──────── DATASET SECTION
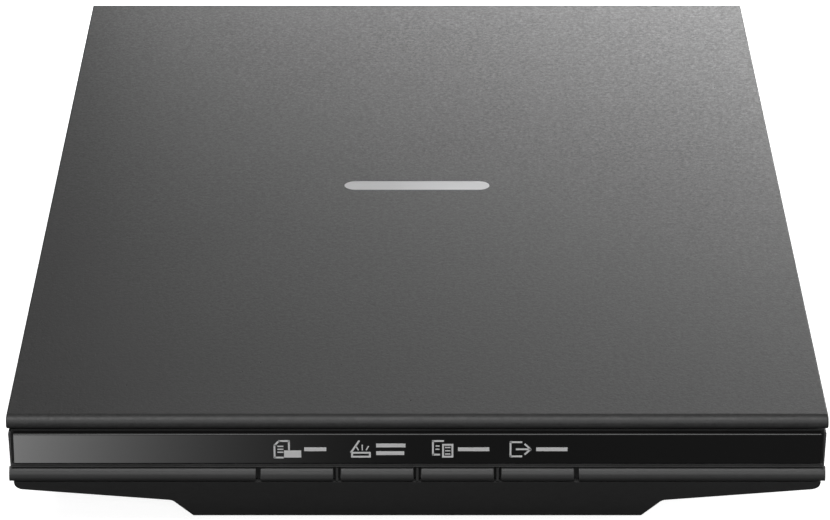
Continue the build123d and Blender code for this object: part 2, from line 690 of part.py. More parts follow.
def carriage_frame():
    """Chassis: cradle for the sensor, plate for the motor and gears, tunnel round the rod."""
    y = CARRIAGE_Y
    cradle = block(-CRADLE_HALF, CRADLE_HALF, y - CRADLE_Y, y + CRADLE_Y, CRADLE_FLOOR, 24.5)
    cradle -= block(-CRADLE_HALF + 1.2, CRADLE_HALF - 1.2, y - CRADLE_Y + 1.2, y + CRADLE_Y - 1.2,
                    CRADLE_FLOOR + 1.1, 30)
    plate = block(-10, 65, FRAME_FRONT, FRAME_REAR, PLATE_Z, PLATE_Z + PLATE_THICK)
    plate += block(-60, -9, FRAME_FRONT, y + CRADLE_Y, PLATE_Z, PLATE_Z + PLATE_THICK)
    neck = block(-60, 65, y - CRADLE_Y, y + CRADLE_Y, PLATE_Z + PLATE_THICK - 0.1, CRADLE_FLOOR + 0.1)
    tunnel = block(-6.6, 6.6, FRAME_FRONT, FRAME_REAR, 8.6, PLATE_Z + 0.1)
    frame = cradle + plate + neck + tunnel
    frame -= bar_y(0, ROD_Z, FRAME_FRONT - 1, FRAME_REAR + 1, 4.0)
    frame -= disc(DRIVE_X, GEAR_Y, PLATE_Z - 1, PLATE_Z + PLATE_THICK, AXLE_RADIUS)
    frame -= disc(IDLER_X, GEAR_Y, PLATE_Z - 1, PLATE_Z + PLATE_THICK, AXLE_RADIUS)
    frame -= disc(MOTOR_X, MOTOR_Y, PLATE_Z - 1, PLATE_Z + 3, 3.0)
    for side in (-1, 1):
        frame -= disc(MOTOR_X + side * FLANGE_HOLES, MOTOR_Y, PLATE_Z - 1, PLATE_Z + 3, 0.85)
    return frame


def rod_bushes():
    """Two sleeves pressed into the tunnel's ends that slide on the rod."""
    bushes = []
    for y0 in (FRAME_FRONT, FRAME_REAR - 7.0):
        outer = bar_y(0, ROD_Z, y0, y0 + 7.0, 4.0)
        bushes.append(outer - bar_y(0, ROD_Z, y0 - 1, y0 + 8.0, ROD_RADIUS + 0.05))
    return Compound(children=bushes)


def motor_flange():
    z = PLATE_Z + PLATE_THICK
    flange = disc(MOTOR_X, MOTOR_Y, z, z + 0.8, 8.4)
    flange += block(MOTOR_X - FLANGE_HOLES, MOTOR_X + FLANGE_HOLES, MOTOR_Y - 2.6, MOTOR_Y + 2.6, z, z + 0.8)
    for side in (-1, 1):
        flange += disc(MOTOR_X + side * FLANGE_HOLES, MOTOR_Y, z, z + 0.8, 2.6)
        flange -= disc(MOTOR_X + side * FLANGE_HOLES, MOTOR_Y, z - 1, z + 2, 0.95)
    return flange - disc(MOTOR_X, MOTOR_Y, z - 1, z + 2, 2.6)


def scan_motor():
    """Can on top of the flange, bored for the shaft that carries the pinion."""
    z = PLATE_Z + PLATE_THICK + 0.8
    can = disc(MOTOR_X, MOTOR_Y, z, 29.4, MOTOR_RADIUS)
    can = fillet(can.edges().group_by(Axis.Z)[-1], 1.0)
    can += disc(MOTOR_X, MOTOR_Y, z - 0.9, z + 0.1, 2.5)
    return can - disc(MOTOR_X, MOTOR_Y, z - 1, MOTOR_BORE_TOP, AXLE_RADIUS + AXLE_CLEARANCE)


def motor_shaft():
    return disc(MOTOR_X, MOTOR_Y, 12.4, MOTOR_BORE_TOP - 0.3, AXLE_RADIUS)


def motor_screws():
    z = PLATE_Z + PLATE_THICK + 0.8
    places = [MOTOR_X - FLANGE_HOLES, MOTOR_X + FLANGE_HOLES]
    return Compound(children=[screw(x, MOTOR_Y, z, -1, 0.8, 2.6, 1.7, 0.9) for x in places])


def coil_spring(x, y, z0, z1, radius, wire, turns):
    path = Pos(x, y, z0 + wire) * Helix((z1 - z0 - 2 * wire) / turns, z1 - z0 - 2 * wire, radius)
    profile = Plane(origin=path @ 0, z_dir=path % 0) * Circle(wire)
    return sweep(profile, path=path)


def cis_springs():
    low = CRADLE_FLOOR + 1.1
    springs = [coil_spring(x, CARRIAGE_Y, low, low + 5.2, 2.0, 0.25, 5) for x in SPRING_X]
    return Compound(children=springs)


# ---------------------------------------------------------------- contact image sensor

def cis_housing():
    y = CARRIAGE_Y
    body = block(-CIS_HALF, CIS_HALF, y - CIS_DEPTH, y + CIS_DEPTH, CIS_BOTTOM, CIS_TOP)
    for side in (-1, 1):
        ends = sorted((side * 101.0, side * CIS_HALF))
        body += block(*ends, y - CIS_DEPTH, y + CIS_DEPTH, 20.7, CIS_BOTTOM + 0.1)
    for x in SPRING_X:
        body -= disc(x, y, 20, CRADLE_FLOOR + 6.3, 2.6)
    body -= block(-105, 105, y - 1.0, y + 1.0, CIS_BOTTOM - 1, CIS_TOP + 1)
    body -= block(-106, 106, y + 2.4, y + 5.6, 28.4, CIS_TOP + 1)
    return body


def rod_lens_array():
    return block(-105, 105, CARRIAGE_Y - 1.0, CARRIAGE_Y + 1.0, 25.0, CIS_TOP + 0.2)


def light_guide():
    return block(-106, 106, CARRIAGE_Y + 2.4, CARRIAGE_Y + 5.6, 28.4, CIS_TOP)


def sensor_board():
    board = block(-100.5, 100.5, CARRIAGE_Y - 7.0, CARRIAGE_Y + 7.0, 20.7, CIS_BOTTOM)
    chips = block(-99, 99, CARRIAGE_Y - 0.45, CARRIAGE_Y + 0.45, CIS_BOTTOM, CIS_BOTTOM + 0.6)
    return board + chips


def cis_glides():
    """Low-friction pads on the sensor's ends that ride on the glass."""
    pads = []
    for side in (-1, 1):
        for y in (CARRIAGE_Y - 5.0, CARRIAGE_Y + 5.0):
            low, high = sorted((side * 106.6, side * 109.6))
            pads.append(block(low, high, y - 2.0, y + 2.0, CIS_TOP, GLASS_BOTTOM - 0.06))
    return Compound(children=pads)


# ---------------------------------------------------------------- flat cable

CABLE = (-55.0, -43.0)
CABLE_THICK = 0.3
CABLE_RISE = 155.3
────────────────
__PROBLEM DETAILS__
Set down all of the data above, word for word.

__SOLUTION FOR THIS PROBLEM__
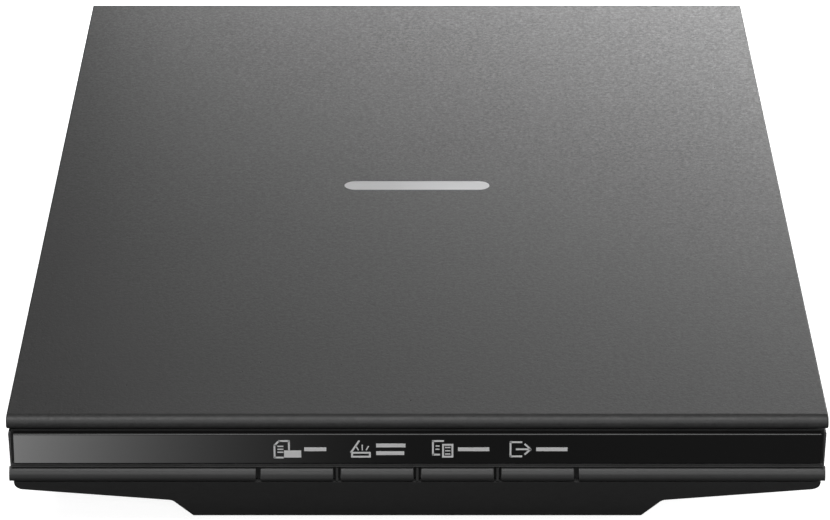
Continue the build123d and Blender code for this object: part 2, from line 690 of part.py. More parts follow.
def carriage_frame():
    """Chassis: cradle for the sensor, plate for the motor and gears, tunnel round the rod."""
    y = CARRIAGE_Y
    cradle = block(-CRADLE_HALF, CRADLE_HALF, y - CRADLE_Y, y + CRADLE_Y, CRADLE_FLOOR, 24.5)
    cradle -= block(-CRADLE_HALF + 1.2, CRADLE_HALF - 1.2, y - CRADLE_Y + 1.2, y + CRADLE_Y - 1.2,
                    CRADLE_FLOOR + 1.1, 30)
    plate = block(-10, 65, FRAME_FRONT, FRAME_REAR, PLATE_Z, PLATE_Z + PLATE_THICK)
    plate += block(-60, -9, FRAME_FRONT, y + CRADLE_Y, PLATE_Z, PLATE_Z + PLATE_THICK)
    neck = block(-60, 65, y - CRADLE_Y, y + CRADLE_Y, PLATE_Z + PLATE_THICK - 0.1, CRADLE_FLOOR + 0.1)
    tunnel = block(-6.6, 6.6, FRAME_FRONT, FRAME_REAR, 8.6, PLATE_Z + 0.1)
    frame = cradle + plate + neck + tunnel
    frame -= bar_y(0, ROD_Z, FRAME_FRONT - 1, FRAME_REAR + 1, 4.0)
    frame -= disc(DRIVE_X, GEAR_Y, PLATE_Z - 1, PLATE_Z + PLATE_THICK, AXLE_RADIUS)
    frame -= disc(IDLER_X, GEAR_Y, PLATE_Z - 1, PLATE_Z + PLATE_THICK, AXLE_RADIUS)
    frame -= disc(MOTOR_X, MOTOR_Y, PLATE_Z - 1, PLATE_Z + 3, 3.0)
    for side in (-1, 1):
        frame -= disc(MOTOR_X + side * FLANGE_HOLES, MOTOR_Y, PLATE_Z - 1, PLATE_Z + 3, 0.85)
    return frame


def rod_bushes():
    """Two sleeves pressed into the tunnel's ends that slide on the rod."""
    bushes = []
    for y0 in (FRAME_FRONT, FRAME_REAR - 7.0):
        outer = bar_y(0, ROD_Z, y0, y0 + 7.0, 4.0)
        bushes.append(outer - bar_y(0, ROD_Z, y0 - 1, y0 + 8.0, ROD_RADIUS + 0.05))
    return Compound(children=bushes)


def motor_flange():
    z = PLATE_Z + PLATE_THICK
    flange = disc(MOTOR_X, MOTOR_Y, z, z + 0.8, 8.4)
    flange += block(MOTOR_X - FLANGE_HOLES, MOTOR_X + FLANGE_HOLES, MOTOR_Y - 2.6, MOTOR_Y + 2.6, z, z + 0.8)
    for side in (-1, 1):
        flange += disc(MOTOR_X + side * FLANGE_HOLES, MOTOR_Y, z, z + 0.8, 2.6)
        flange -= disc(MOTOR_X + side * FLANGE_HOLES, MOTOR_Y, z - 1, z + 2, 0.95)
    return flange - disc(MOTOR_X, MOTOR_Y, z - 1, z + 2, 2.6)


def scan_motor():
    """Can on top of the flange, bored for the shaft that carries the pinion."""
    z = PLATE_Z + PLATE_THICK + 0.8
    can = disc(MOTOR_X, MOTOR_Y, z, 29.4, MOTOR_RADIUS)
    can = fillet(can.edges().group_by(Axis.Z)[-1], 1.0)
    can += disc(MOTOR_X, MOTOR_Y, z - 0.9, z + 0.1, 2.5)
    return can - disc(MOTOR_X, MOTOR_Y, z - 1, MOTOR_BORE_TOP, AXLE_RADIUS + AXLE_CLEARANCE)


def motor_shaft():
    return disc(MOTOR_X, MOTOR_Y, 12.4, MOTOR_BORE_TOP - 0.3, AXLE_RADIUS)


def motor_screws():
    z = PLATE_Z + PLATE_THICK + 0.8
    places = [MOTOR_X - FLANGE_HOLES, MOTOR_X + FLANGE_HOLES]
    return Compound(children=[screw(x, MOTOR_Y, z, -1, 0.8, 2.6, 1.7, 0.9) for x in places])


def coil_spring(x, y, z0, z1, radius, wire, turns):
    path = Pos(x, y, z0 + wire) * Helix((z1 - z0 - 2 * wire) / turns, z1 - z0 - 2 * wire, radius)
    profile = Plane(origin=path @ 0, z_dir=path % 0) * Circle(wire)
    return sweep(profile, path=path)


def cis_springs():
    low = CRADLE_FLOOR + 1.1
    springs = [coil_spring(x, CARRIAGE_Y, low, low + 5.2, 2.0, 0.25, 5) for x in SPRING_X]
    return Compound(children=springs)


# ---------------------------------------------------------------- contact image sensor

def cis_housing():
    y = CARRIAGE_Y
    body = block(-CIS_HALF, CIS_HALF, y - CIS_DEPTH, y + CIS_DEPTH, CIS_BOTTOM, CIS_TOP)
    for side in (-1, 1):
        ends = sorted((side * 101.0, side * CIS_HALF))
        body += block(*ends, y - CIS_DEPTH, y + CIS_DEPTH, 20.7, CIS_BOTTOM + 0.1)
    for x in SPRING_X:
        body -= disc(x, y, 20, CRADLE_FLOOR + 6.3, 2.6)
    body -= block(-105, 105, y - 1.0, y + 1.0, CIS_BOTTOM - 1, CIS_TOP + 1)
    body -= block(-106, 106, y + 2.4, y + 5.6, 28.4, CIS_TOP + 1)
    return body


def rod_lens_array():
    return block(-105, 105, CARRIAGE_Y - 1.0, CARRIAGE_Y + 1.0, 25.0, CIS_TOP + 0.2)


def light_guide():
    return block(-106, 106, CARRIAGE_Y + 2.4, CARRIAGE_Y + 5.6, 28.4, CIS_TOP)


def sensor_board():
    board = block(-100.5, 100.5, CARRIAGE_Y - 7.0, CARRIAGE_Y + 7.0, 20.7, CIS_BOTTOM)
    chips = block(-99, 99, CARRIAGE_Y - 0.45, CARRIAGE_Y + 0.45, CIS_BOTTOM, CIS_BOTTOM + 0.6)
    return board + chips


def cis_glides():
    """Low-friction pads on the sensor's ends that ride on the glass."""
    pads = []
    for side in (-1, 1):
        for y in (CARRIAGE_Y - 5.0, CARRIAGE_Y + 5.0):
            low, high = sorted((side * 106.6, side * 109.6))
            pads.append(block(low, high, y - 2.0, y + 2.0, CIS_TOP, GLASS_BOTTOM - 0.06))
    return Compound(children=pads)


# ---------------------------------------------------------------- flat cable

CABLE = (-55.0, -43.0)
CABLE_THICK = 0.3
CABLE_RISE = 155.3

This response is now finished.